## Source data
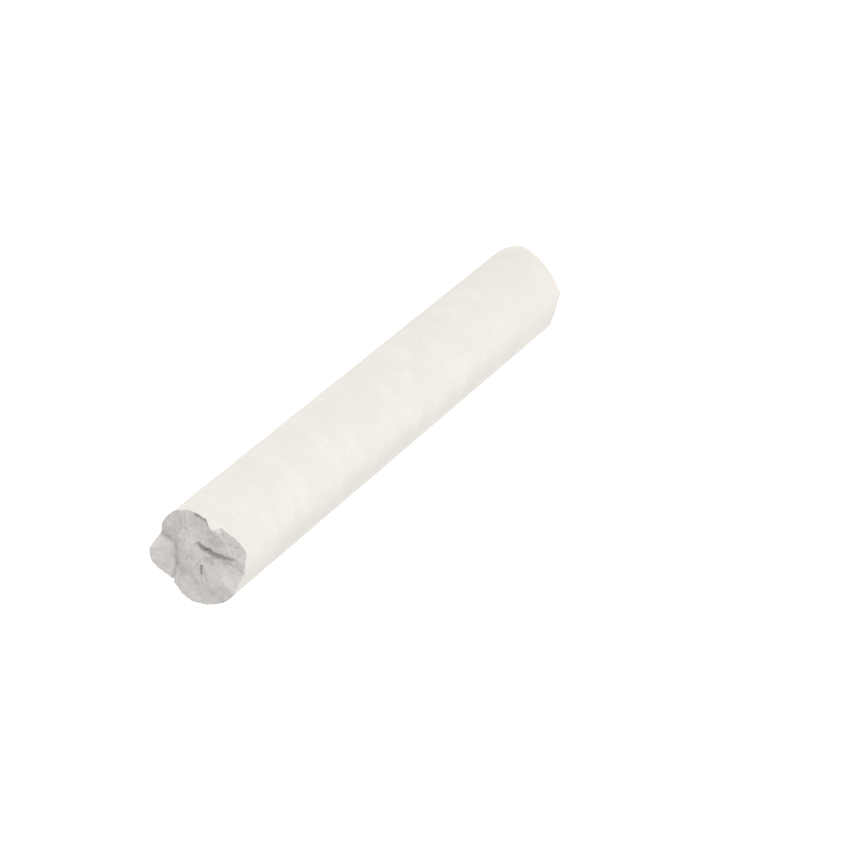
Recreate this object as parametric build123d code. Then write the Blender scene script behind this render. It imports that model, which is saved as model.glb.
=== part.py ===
from build123d import *
import math
import os

# A stick of white blackboard chalk, moulded in one piece: a plain round bar with one flat,
# round-edged end that two chips have cut into, snapped off at the other. It stands on what is
# left of the flat end, with the break on top.
# Millimetres, +Z up along the stick, origin at the centre of the flat end.

stick_diameter = 9.5
stick_length = 81.4  # flat end to the highest point of the break
end_round = 0.85  # radius of the worn rim around the flat end

# Chips missing from the flat end's rim, each a sloping face: azimuth from +X towards +Y, how far
# it reaches up the side and how far it reaches in across the flat end.
chips = {
    "wide chip": (-98, 2.5, 2.85),
    "steep chip": (-152, 3.5, 1.0),
}

# The break is a crown of flat facets. Its corners lie around the rim, around an inner ring
# and on the axis. Depths are measured down from the highest point of the break.
# Rim corners: azimuth from +X towards +Y, and depth.
rim_corners = [
    (-74, -0.7),  # the high side, a peak that ends level
    (-60, 0.8),
    (-45, 1.45),
    (-24, 2.15),
    (-8, 2.7),
    (16, 3.4),
    (31, 4.3),  # a steep notch cuts the tongue free
    (41, 1.45),  # the tongue
    (58, 1.8),
    (75, 2.95),
    (91, 3.9),  # the low bay
    (108, 3.2),
    (125, 2.72),
    (140, 2.78),
    (168, 2.43),
    (190, 1.7),
    (206, 1.1),  # the low side's peak
    (224, 1.95),
    (239, 2.9),  # where the gash runs out
    (262, 1.8),
    (276, 1.2),
    (282, 0.95),  # a steep step up to the peak
]

# Inner corners: azimuth, distance in from the side, and depth.
inner_corners = [
    (-66, 1.2, 1.6),
    (-24, 1.8, 2.5),
    (6, 1.35, 3.0),  # three corners along the valley that sets the tongue apart
    (38, 1.95, 3.6),
    (74, 1.5, 3.9),
    (108, 2.6, 2.9),
    (145, 2.5, 2.1),
    (187, 2.1, 1.4),
    (229, 1.5, 2.4),
    (258, 1.3, 1.9),
]

middle_depth = 2.2

# A furrow is a rod laid in the break through points that each have an azimuth, a distance
# in from the side and a depth. The last value is the rod's radius.
furrows = {
    "mouth of the gash": (
        [(-55, 3.45, 2.25), (-78, 3.45, 2.35)],
        0.44,
    ),
    "gash across the middle": (
        [(-78, 3.45, 2.35), (248, 3.05, 2.35), (235, 2.35, 2.4)],
        0.34,
    ),
    "thin tail of the gash": (
        [(235, 2.35, 2.4), (228, 1.5, 2.5)],
        0.22,
    ),
    "crack along the valley": (
        [(-13, 0, 2.6), (6, 1.35, 3.0), (38, 1.95, 3.6), (74, 1.5, 3.9), (91, 0, 3.9)],
        0.15,
    ),
    "pit beside the middle": (
        [(159, 3.8, 2.2), (151, 3.3, 2.2)],
        0.2,
    ),
}

stick_radius = stick_diameter / 2
rim_overhang = 0.35  # how far the crown's outer corners stand off the side of the stick
crown_headroom = 2.0  # how far the crown's flat top stands over the break


def spot(azimuth, inset, depth):
    """The point at an azimuth, inset from the side and down from the highest point."""
    turn = math.radians(azimuth)
    reach = stick_radius - inset
    return Vector(reach * math.cos(turn), reach * math.sin(turn), stick_length - depth)


def polygon(corners):
    return Face(Wire.make_polygon(corners, close=True))


def bar():
    """The whole bar, as long as the break is high, with its flat end's rim rounded."""
    blank = Cylinder(stick_radius, stick_length, align=(Align.CENTER, Align.CENTER, Align.MIN))
    flat_end_rim = blank.edges().group_by(Axis.Z)[0]
    return fillet(flat_end_rim, end_round)


def chip(azimuth, height, depth):
    """A block on the outer side of the sloping face that a chip left on the flat end's rim."""
    on_side = spot(azimuth, 0, stick_length - height)
    on_end = spot(azimuth, depth, stick_length)
    slope = on_side - on_end
    along_rim = Vector(0, 0, 1).cross(slope)
    outwards = along_rim.cross(slope)
    face = Plane(origin=on_side, x_dir=along_rim, z_dir=outwards)
    size = 2 * stick_diameter
    return face * Box(size, size, size, align=(Align.CENTER, Align.CENTER, Align.MIN))


def facets(rim, inner, middle):
    """Triangles from the rim to the inner ring, walked round by azimuth, and to the middle."""
    faces = []
    at_rim = 0
    at_inner = 0
    rim_turns = [azimuth for azimuth, depth in rim_corners] + [rim_corners[0][0] + 360]
    inner_turns = [corner[0] for corner in inner_corners] + [inner_corners[0][0] + 360]
    while at_rim < len(rim) or at_inner < len(inner):
        outer = rim[at_rim % len(rim)]
        within = inner[at_inner % len(inner)]
        rim_is_next = at_inner == len(inner) or (
            at_rim < len(rim) and rim_turns[at_rim + 1] <= inner_turns[at_inner + 1]
        )
        if rim_is_next:
            at_rim += 1
            faces.append(polygon([outer, rim[at_rim % len(rim)], within]))
        else:
            at_inner += 1
            next_within = inner[at_inner % len(inner)]
            faces.append(polygon([outer, next_within, within]))
            faces.append(polygon([within, next_within, middle]))
    return faces


def crown():
    """What broke away: the space over the facets, closed by upright sides and a flat top."""
    rim = [spot(azimuth, -rim_overhang, depth) for azimuth, depth in rim_corners]
    inner = [spot(*corner) for corner in inner_corners]
    top = [spot(azimuth, -rim_overhang, -crown_headroom) for azimuth, depth in rim_corners]
    faces = facets(rim, inner, spot(0, stick_radius, middle_depth))
    for i, corner in enumerate(rim):
        faces.append(polygon([corner, rim[i - 1], top[i - 1], top[i]]))
    faces.append(polygon(top))
    return Solid(Shell(faces))


def furrow(route, radius):
    """Rods that meet in balls at the points of a route."""
    points = [spot(*place) for place in route]
    tools = [Pos(point) * Sphere(radius) for point in points]
    for start, end in zip(points, points[1:]):
        run = end - start
        rod = Cylinder(radius, run.length, align=(Align.CENTER, Align.CENTER, Align.MIN))
        tools.append(Plane(origin=start, z_dir=run) * rod)
    return tools


def chalk_stick():
    stick = bar() - crown()
    for sizes in chips.values():
        stick -= chip(*sizes)
    for sizes in furrows.values():
        stick -= furrow(*sizes)
    return stick


os.makedirs("parts", exist_ok=True)
stick = chalk_stick()
export_step(stick, "parts/chalk_stick.step")

box = stick.bounding_box()
print("solids", len(stick.solids()), "valid", stick.is_valid, "volume", round(stick.volume, 1))
print("size", box.size, "lowest", round(box.min.Z, 3), "highest", round(box.max.Z, 3))
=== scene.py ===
import bpy
import math
from mathutils import Matrix, Vector


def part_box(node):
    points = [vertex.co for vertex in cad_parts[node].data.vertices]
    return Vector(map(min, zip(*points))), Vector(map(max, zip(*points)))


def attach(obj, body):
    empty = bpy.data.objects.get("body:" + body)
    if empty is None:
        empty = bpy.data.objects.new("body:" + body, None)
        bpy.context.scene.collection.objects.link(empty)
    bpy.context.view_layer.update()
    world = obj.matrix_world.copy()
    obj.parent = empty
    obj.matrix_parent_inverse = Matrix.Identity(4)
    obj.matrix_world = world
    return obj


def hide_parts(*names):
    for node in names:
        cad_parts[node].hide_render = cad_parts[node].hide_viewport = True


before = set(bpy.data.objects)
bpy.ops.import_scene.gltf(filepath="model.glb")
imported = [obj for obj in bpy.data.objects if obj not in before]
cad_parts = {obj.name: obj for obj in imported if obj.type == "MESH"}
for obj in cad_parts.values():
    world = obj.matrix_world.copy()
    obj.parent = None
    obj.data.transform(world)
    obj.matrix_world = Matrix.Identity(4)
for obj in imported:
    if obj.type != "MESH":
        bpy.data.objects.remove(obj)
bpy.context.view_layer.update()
print("frame loaded")

mm = 0.001
stickLow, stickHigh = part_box("chalk_stick")
stickRadius = (stickHigh.x - stickLow.x) / 2
stickTop = stickHigh.z
touching = 0.001 * mm  # places nearer than this are one
hair = 0.01 * mm  # places nearer than this are level or in line
onSideSlack = 0.02 * mm  # a place this near the bar's radius is on its side


def selectNothing():
    bpy.ops.object.select_all(action="DESELECT")


def pick(piece, kind, test):
    # selects the corners, edges or faces that pass a test and leaves the piece in edit mode
    if bpy.context.object and bpy.context.object.mode == "EDIT":
        bpy.ops.object.mode_set(mode="OBJECT")
    selectNothing()
    bpy.context.view_layer.objects.active = piece
    piece.select_set(True)
    bpy.ops.object.mode_set(mode="EDIT")
    bpy.ops.mesh.select_mode(type=kind)
    bpy.ops.mesh.select_all(action="DESELECT")
    bpy.ops.object.mode_set(mode="OBJECT")
    mesh = piece.data
    if kind == "VERT":
        for corner in mesh.vertices:
            corner.select = test(corner.co)
    elif kind == "EDGE":
        for edge in mesh.edges:
            edge.select = test(*[mesh.vertices[end].co for end in edge.vertices])
    else:
        for face in mesh.polygons:
            face.select = test(face.center, face.normal)
    bpy.ops.object.mode_set(mode="EDIT")


def pickAll(piece):
    pick(piece, "VERT", lambda place: True)


def finishEdit():
    bpy.ops.object.mode_set(mode="OBJECT")


def applyModifier(piece, modifier):
    bpy.context.view_layer.objects.active = piece
    bpy.ops.object.modifier_apply(modifier=modifier.name)


def polar(azimuth, inset):
    # a place on the break: degrees from +X towards +Y, and millimetres in from the side
    turn = math.radians(azimuth)
    return Vector((math.cos(turn), math.sin(turn))) * (stickRadius - inset * mm)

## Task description
Write out, exactly and with nothing else, the lines of the listing above from its first line through the line with "end_round = 0.85".

## Expected answer
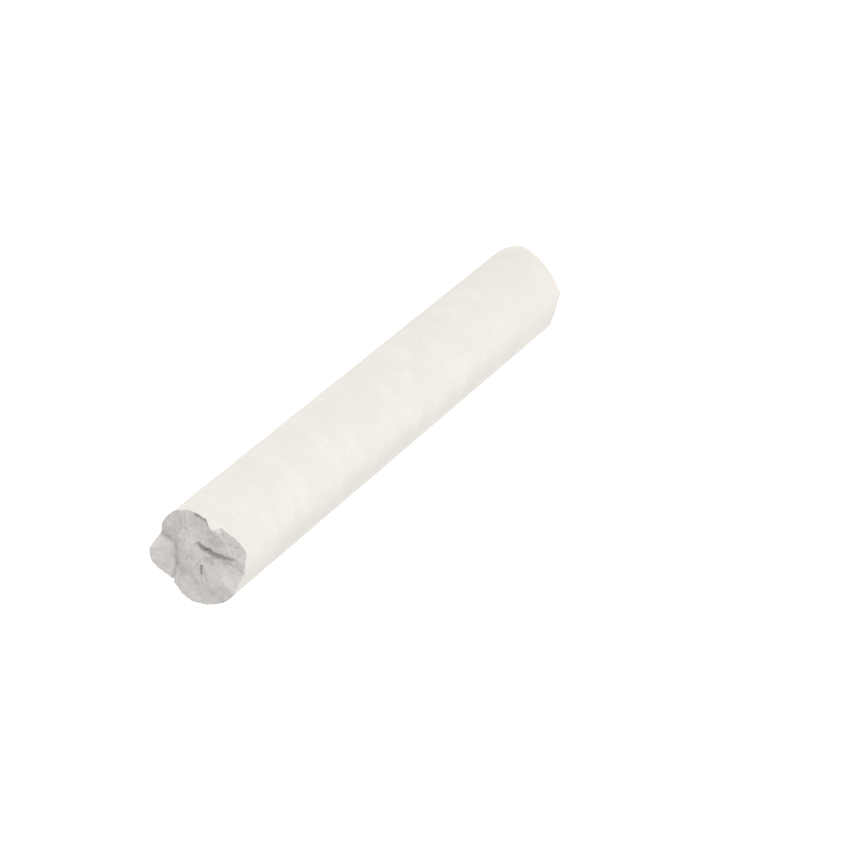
Recreate this object as parametric build123d code. Then write the Blender scene script behind this render. It imports that model, which is saved as model.glb.
=== part.py ===
from build123d import *
import math
import os

# A stick of white blackboard chalk, moulded in one piece: a plain round bar with one flat,
# round-edged end that two chips have cut into, snapped off at the other. It stands on what is
# left of the flat end, with the break on top.
# Millimetres, +Z up along the stick, origin at the centre of the flat end.

stick_diameter = 9.5
stick_length = 81.4  # flat end to the highest point of the break
end_round = 0.85  # radius of the worn rim around the flat end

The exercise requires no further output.